I strongly opposed H.Res. 1092, a resolution the House passed by a vote of 224 to 195 that postponed the consideration of the Colombia FTA indefinitely. Under previous trade promotion authority rules, free trade agreements negotiated prior to June 30, 2007 enjoyed preferential status that required Congress to have an up-or-down vote on the agreement within six months of it being submitted to Congress.
In an export-dependent state like Connecticut, it seems counterintuitive to me that we would not want to expand access to a market that imported $6.7 billion in U.S. goods last year, which was up 23 percent from 2006. Severing trade ties between our countries will directly result in Connecticut residents losing their jobs. How does that help us?
Other countries are aggressively pursuing free trade agreements with Colombia. We have a chance to be a preferred trading partner because of our relative nearness, but rejecting this agreement will allow Europe and China to move ahead of us. This shouldn’t be allowed to happen.
Trade Promotion Authority
I support renewing trade promotion authority, which is why I am a cosponsor of H.R. 1042, the Trade Promotion Authority Extension and Enhancement Act. H.R. 1042 will renew the Trade Promotion Authority (TPA) for five years. I believe TPA has been tremendously successful in advancing free trade and has had a positive affect in the United States and globally. I voted for the Trade Act in 2002, which restored trade promotion authority to the President.
TPA gives the President authority to negotiate and bring back trade agreements to Congress designed to eliminate trade barriers relating to services, agriculture, intellectual property, and other areas. It also preserves U.S. sovereignty while enabling new trade agreements to spur economic growth, improve efficiency and innovation, create better, high-paying jobs for hard-working Americans, and increase the availability of attractively priced products in U.S. markets.
In addition to these economic benefits, as income in developing nations increases, the capacity and willingness of these societies to sacrifice consumption for social reforms and environmental protection also tends to increase. Such reforms are more likely to occur in an economy with growing income, a point underscored by the exemption of China and other developing nations from the Kyoto Protocol on global warming.
China
I am increasingly concerned about China's trade policies. While I am an advocate of free trade, I don't support trade when one country is limiting access to its markets. It seems to me China is failing to implement necessary -- and required -- reforms, while the United States has opened its markets.
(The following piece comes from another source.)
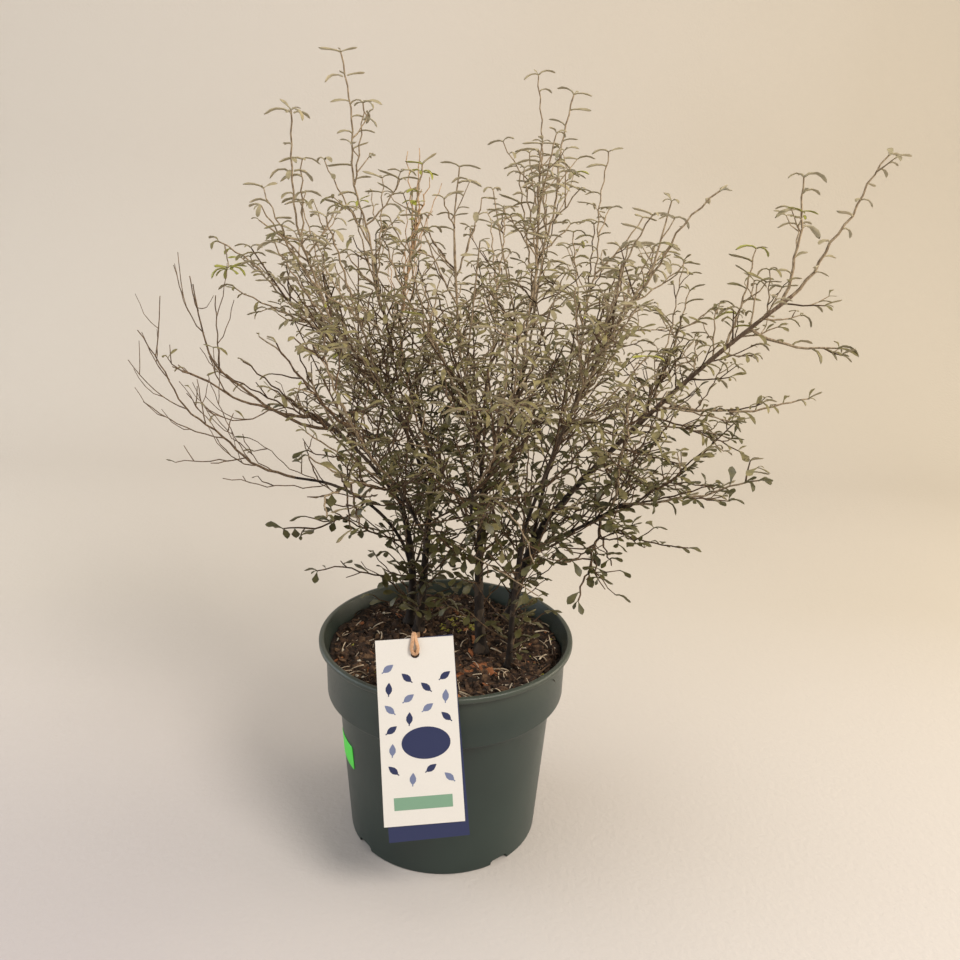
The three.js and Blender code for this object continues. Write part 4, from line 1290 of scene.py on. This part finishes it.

On July 27, 2005, I voted for H.R. 3283, the United States Trade Rights Enforcement Act, which passed the House by a vote of 255 to 168. This legislation will apply countervailing duty law to certain goods from non-market economies, such as China, and allow businesses who have been adversely affected by subsidies granted to competitors by these countries to bring complaints to a dispute resolution panel. It also expresses the sense of Congress that duties should be applied to all products from non-market economies.
The legislation would also increase trade rights enforcement funding in the U.S. Trade Representative (USTR) Office by $6 million and authorizes USTR to create a trade enforcement officer within USTR who would focus on combating unfair and illegal trading practices by our trading partners.
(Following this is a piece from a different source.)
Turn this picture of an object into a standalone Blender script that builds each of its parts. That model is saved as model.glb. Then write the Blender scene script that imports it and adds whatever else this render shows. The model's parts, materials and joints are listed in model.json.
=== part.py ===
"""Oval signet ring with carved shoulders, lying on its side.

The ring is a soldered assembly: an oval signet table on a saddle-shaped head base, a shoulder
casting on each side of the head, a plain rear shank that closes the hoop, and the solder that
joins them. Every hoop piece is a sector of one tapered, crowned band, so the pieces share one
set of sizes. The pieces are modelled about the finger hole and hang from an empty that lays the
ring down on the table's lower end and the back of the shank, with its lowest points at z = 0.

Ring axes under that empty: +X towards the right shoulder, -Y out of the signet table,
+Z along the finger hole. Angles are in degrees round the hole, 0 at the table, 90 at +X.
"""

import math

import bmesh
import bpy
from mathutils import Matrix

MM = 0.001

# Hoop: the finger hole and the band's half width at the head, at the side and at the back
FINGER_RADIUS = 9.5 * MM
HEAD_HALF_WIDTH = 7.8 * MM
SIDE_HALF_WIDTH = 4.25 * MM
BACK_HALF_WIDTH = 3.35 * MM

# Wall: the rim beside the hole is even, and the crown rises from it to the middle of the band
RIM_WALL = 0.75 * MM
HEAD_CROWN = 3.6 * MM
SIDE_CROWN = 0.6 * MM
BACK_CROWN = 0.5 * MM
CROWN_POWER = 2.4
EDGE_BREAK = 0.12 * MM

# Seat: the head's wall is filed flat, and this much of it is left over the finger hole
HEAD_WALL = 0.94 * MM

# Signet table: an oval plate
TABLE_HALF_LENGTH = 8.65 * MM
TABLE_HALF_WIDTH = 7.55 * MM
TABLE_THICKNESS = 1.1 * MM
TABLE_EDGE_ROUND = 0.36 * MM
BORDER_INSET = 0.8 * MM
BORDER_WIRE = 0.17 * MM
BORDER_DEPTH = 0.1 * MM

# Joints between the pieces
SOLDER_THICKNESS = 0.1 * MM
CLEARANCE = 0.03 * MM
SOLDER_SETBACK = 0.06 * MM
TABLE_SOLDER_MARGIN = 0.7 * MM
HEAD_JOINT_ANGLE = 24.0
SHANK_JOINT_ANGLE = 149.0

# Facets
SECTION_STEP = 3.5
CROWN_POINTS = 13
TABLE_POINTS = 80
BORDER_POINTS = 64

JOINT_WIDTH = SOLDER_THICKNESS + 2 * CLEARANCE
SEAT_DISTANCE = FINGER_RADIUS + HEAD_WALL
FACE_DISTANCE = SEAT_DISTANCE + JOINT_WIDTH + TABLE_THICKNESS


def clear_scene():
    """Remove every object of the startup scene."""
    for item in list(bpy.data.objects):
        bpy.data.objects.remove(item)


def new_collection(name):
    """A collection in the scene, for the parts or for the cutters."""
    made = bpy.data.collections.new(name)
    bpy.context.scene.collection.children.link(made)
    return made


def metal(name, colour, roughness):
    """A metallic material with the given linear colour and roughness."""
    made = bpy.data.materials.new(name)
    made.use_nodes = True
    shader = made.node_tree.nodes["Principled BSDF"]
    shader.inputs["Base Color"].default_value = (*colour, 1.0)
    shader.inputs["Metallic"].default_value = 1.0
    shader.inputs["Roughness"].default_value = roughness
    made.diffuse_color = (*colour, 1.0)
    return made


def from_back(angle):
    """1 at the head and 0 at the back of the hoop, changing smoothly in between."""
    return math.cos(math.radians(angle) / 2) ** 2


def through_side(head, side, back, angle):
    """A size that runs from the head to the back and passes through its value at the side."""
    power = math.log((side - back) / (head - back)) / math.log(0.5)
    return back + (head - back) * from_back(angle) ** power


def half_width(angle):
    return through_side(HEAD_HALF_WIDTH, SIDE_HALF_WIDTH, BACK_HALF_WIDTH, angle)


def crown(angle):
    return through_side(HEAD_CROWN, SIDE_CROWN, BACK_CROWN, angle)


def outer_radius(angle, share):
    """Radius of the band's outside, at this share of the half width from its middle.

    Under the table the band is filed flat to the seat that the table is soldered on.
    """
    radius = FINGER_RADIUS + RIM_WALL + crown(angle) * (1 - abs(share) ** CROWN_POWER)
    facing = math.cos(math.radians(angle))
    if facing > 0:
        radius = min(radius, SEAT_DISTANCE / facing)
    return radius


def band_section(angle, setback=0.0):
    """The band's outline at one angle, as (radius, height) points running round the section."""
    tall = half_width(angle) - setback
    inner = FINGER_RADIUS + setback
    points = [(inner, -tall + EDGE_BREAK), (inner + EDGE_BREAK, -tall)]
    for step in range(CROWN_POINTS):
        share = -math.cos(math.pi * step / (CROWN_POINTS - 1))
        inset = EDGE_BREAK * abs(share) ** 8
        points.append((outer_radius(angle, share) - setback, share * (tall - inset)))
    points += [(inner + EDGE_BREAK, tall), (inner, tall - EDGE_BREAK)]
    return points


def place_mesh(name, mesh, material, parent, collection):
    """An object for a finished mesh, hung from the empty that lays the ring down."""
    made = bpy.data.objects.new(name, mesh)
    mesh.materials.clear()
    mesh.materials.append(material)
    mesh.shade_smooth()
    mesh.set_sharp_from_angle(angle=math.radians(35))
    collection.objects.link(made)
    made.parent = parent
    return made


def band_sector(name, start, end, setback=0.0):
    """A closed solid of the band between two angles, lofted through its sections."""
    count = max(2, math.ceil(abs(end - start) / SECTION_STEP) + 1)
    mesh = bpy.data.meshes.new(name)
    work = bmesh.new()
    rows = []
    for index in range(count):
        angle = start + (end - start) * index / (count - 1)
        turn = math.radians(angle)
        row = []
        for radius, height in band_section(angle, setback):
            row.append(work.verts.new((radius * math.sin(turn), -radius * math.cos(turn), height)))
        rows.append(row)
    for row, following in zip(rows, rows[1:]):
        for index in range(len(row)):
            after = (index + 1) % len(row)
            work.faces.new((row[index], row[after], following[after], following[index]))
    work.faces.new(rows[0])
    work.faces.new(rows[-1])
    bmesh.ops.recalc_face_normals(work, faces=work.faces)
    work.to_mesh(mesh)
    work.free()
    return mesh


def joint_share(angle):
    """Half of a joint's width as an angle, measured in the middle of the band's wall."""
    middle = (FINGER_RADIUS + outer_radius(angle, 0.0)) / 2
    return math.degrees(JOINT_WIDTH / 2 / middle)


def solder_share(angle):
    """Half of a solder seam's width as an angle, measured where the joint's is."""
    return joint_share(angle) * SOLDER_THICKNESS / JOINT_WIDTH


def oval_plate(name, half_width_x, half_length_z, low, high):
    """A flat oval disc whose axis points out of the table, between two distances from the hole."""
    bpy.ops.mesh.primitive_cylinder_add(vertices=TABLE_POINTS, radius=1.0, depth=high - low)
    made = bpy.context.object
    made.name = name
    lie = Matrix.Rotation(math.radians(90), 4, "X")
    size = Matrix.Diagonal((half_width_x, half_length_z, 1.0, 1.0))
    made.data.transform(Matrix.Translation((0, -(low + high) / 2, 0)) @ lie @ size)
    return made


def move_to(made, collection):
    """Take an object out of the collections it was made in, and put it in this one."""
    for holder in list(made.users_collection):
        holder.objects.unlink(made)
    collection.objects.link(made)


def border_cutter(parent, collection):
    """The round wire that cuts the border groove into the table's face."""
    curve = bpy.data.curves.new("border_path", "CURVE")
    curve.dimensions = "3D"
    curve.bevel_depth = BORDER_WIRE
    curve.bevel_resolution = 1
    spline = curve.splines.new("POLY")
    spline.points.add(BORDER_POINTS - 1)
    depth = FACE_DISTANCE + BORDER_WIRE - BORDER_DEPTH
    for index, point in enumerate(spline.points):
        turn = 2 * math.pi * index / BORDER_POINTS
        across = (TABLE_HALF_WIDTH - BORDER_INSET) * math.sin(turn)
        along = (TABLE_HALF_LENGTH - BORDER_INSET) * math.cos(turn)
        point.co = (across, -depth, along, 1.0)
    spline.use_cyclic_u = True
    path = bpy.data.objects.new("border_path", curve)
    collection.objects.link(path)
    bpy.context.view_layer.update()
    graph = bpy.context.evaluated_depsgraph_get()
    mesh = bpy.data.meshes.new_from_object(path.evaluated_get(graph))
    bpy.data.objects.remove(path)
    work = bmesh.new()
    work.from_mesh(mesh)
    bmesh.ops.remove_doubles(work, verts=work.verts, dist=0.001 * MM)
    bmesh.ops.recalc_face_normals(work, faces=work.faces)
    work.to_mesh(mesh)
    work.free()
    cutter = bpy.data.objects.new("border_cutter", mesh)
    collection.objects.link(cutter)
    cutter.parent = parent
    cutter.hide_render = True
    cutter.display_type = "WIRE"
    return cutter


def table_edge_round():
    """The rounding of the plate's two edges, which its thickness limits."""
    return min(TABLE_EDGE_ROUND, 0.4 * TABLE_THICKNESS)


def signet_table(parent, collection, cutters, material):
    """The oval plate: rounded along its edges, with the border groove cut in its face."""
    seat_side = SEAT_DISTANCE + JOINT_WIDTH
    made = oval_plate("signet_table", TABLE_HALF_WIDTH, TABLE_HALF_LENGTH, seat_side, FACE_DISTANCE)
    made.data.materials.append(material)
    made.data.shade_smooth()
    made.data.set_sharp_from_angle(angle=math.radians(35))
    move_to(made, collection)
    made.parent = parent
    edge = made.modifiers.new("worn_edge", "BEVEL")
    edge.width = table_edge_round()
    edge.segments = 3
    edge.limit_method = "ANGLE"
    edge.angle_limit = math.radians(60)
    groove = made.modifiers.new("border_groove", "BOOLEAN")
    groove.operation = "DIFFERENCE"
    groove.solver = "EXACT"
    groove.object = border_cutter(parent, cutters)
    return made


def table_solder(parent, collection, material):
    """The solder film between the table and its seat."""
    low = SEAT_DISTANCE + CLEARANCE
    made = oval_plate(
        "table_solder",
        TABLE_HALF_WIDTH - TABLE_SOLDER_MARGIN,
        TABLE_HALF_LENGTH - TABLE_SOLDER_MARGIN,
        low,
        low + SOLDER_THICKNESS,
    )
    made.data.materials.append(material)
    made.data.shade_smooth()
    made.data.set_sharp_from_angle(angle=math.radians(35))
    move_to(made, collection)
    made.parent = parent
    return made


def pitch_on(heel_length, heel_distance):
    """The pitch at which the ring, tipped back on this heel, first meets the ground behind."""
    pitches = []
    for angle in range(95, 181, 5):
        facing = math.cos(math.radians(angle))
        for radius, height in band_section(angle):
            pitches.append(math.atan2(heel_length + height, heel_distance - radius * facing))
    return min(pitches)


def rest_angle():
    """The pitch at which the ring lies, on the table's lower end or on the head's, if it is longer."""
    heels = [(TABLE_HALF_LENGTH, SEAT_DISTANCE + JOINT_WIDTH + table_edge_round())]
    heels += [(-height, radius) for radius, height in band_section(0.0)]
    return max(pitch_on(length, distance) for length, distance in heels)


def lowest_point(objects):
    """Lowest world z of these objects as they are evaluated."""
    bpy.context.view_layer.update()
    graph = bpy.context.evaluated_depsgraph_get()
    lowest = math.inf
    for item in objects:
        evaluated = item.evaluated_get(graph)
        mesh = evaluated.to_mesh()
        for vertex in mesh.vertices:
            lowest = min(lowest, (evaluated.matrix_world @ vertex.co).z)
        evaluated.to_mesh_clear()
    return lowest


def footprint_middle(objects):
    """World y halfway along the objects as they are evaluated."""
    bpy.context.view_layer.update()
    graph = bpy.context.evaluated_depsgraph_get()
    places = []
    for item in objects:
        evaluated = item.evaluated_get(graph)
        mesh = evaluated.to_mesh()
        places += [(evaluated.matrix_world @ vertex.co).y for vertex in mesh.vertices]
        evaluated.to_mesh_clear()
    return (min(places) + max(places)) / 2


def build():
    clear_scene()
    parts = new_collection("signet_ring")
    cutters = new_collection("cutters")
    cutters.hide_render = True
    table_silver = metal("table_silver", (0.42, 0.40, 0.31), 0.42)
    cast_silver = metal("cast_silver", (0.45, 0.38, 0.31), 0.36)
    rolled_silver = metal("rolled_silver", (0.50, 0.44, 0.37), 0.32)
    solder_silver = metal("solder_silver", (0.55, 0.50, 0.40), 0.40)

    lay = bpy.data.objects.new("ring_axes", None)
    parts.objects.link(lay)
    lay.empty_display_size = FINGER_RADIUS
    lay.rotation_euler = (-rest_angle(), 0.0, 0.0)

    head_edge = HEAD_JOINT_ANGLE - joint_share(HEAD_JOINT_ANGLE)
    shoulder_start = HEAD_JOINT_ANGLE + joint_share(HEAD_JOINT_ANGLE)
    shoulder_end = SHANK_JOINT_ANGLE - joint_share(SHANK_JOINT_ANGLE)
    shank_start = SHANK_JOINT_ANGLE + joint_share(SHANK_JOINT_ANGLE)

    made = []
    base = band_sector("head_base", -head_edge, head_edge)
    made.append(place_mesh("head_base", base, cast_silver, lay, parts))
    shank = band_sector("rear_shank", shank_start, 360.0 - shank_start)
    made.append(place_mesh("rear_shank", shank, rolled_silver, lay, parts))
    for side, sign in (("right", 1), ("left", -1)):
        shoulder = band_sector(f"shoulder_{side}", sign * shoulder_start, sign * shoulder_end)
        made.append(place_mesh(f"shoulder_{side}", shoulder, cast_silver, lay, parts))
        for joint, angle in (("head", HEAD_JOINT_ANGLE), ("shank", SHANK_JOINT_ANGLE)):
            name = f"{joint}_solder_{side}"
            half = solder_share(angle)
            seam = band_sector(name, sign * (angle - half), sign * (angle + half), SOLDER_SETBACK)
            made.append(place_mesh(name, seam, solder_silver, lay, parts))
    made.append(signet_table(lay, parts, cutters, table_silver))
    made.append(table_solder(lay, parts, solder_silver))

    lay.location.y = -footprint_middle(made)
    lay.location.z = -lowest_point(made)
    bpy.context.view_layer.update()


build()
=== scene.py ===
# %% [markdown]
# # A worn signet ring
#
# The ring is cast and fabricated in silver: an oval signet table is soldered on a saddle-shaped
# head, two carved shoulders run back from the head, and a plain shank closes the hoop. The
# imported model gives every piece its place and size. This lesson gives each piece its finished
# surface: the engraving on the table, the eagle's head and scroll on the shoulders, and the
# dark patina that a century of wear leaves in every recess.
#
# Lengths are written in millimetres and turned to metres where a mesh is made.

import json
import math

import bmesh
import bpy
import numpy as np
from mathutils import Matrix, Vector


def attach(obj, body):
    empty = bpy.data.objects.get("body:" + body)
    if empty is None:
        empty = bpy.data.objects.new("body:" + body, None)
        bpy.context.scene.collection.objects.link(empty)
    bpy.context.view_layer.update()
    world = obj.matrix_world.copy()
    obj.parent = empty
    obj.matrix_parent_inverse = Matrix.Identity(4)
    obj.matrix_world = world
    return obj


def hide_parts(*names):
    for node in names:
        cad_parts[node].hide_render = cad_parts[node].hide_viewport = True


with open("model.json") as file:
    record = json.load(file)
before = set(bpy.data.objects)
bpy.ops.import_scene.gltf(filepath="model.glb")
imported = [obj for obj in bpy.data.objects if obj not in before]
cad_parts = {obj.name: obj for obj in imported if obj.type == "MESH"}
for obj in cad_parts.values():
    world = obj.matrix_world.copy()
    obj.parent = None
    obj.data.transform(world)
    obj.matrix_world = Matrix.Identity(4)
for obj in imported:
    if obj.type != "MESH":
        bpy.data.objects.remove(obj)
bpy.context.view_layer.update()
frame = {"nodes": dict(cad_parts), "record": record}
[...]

Furthermore, I was pleased China took a first step towards revaluing its currency. On July 21, 2005, China announced it was revaluing its currency higher against the dollar and said it would move to a system in which its currency's value would be pegged to a "market basket" of currencies, instead of just the dollar.
While I recognize this is only a first step, after years of inaction in moving its currency, this is welcome news. As China revalues its currency, it should close our trade deficit and allow U.S. exporters greater access to Chinese markets. I also agree with many top economists, including Federal Reserve Chairman Alan Greenspan, that China's carefully managed move to a more flexible valuation is good for world financial markets.
According to the USTR's 2004 Report to Congress on China's WTO Compliance, China has made substantial progress in opening its markets, but there are several areas - particularly in Intellectual Property Rights - where the Chinese are still lagging behind. Since many of China's reforms were put into place in 2004, I will be very interested to learn about our access to Chinese markets in the forthcoming 2005 report.
I will continue to closely monitor China's progress in complying with its WTO commitments.
On May 25, 2001, the House voted to extend Permanent Normal Trade Relations (PNTR) to China by a vote of 237 to 197. I supported this measure and worked actively to ensure passage of permanent NTR in the House, which Congress must grant before China could enter the World Trade Organization (WTO).
Had we denied NTR to China, we would only have played into the hands of the hard-line Chinese leaders who believe human rights are secondary to the supreme power of the government. Fostering trade, however, helps those in China who support political reform.
A nation cannot have a prosperous free market economy without educating its citizens. The more educated a country's citizens become, the more they will demand an open society and freedom. Only through trade and economic and social engagement will this transformation take place.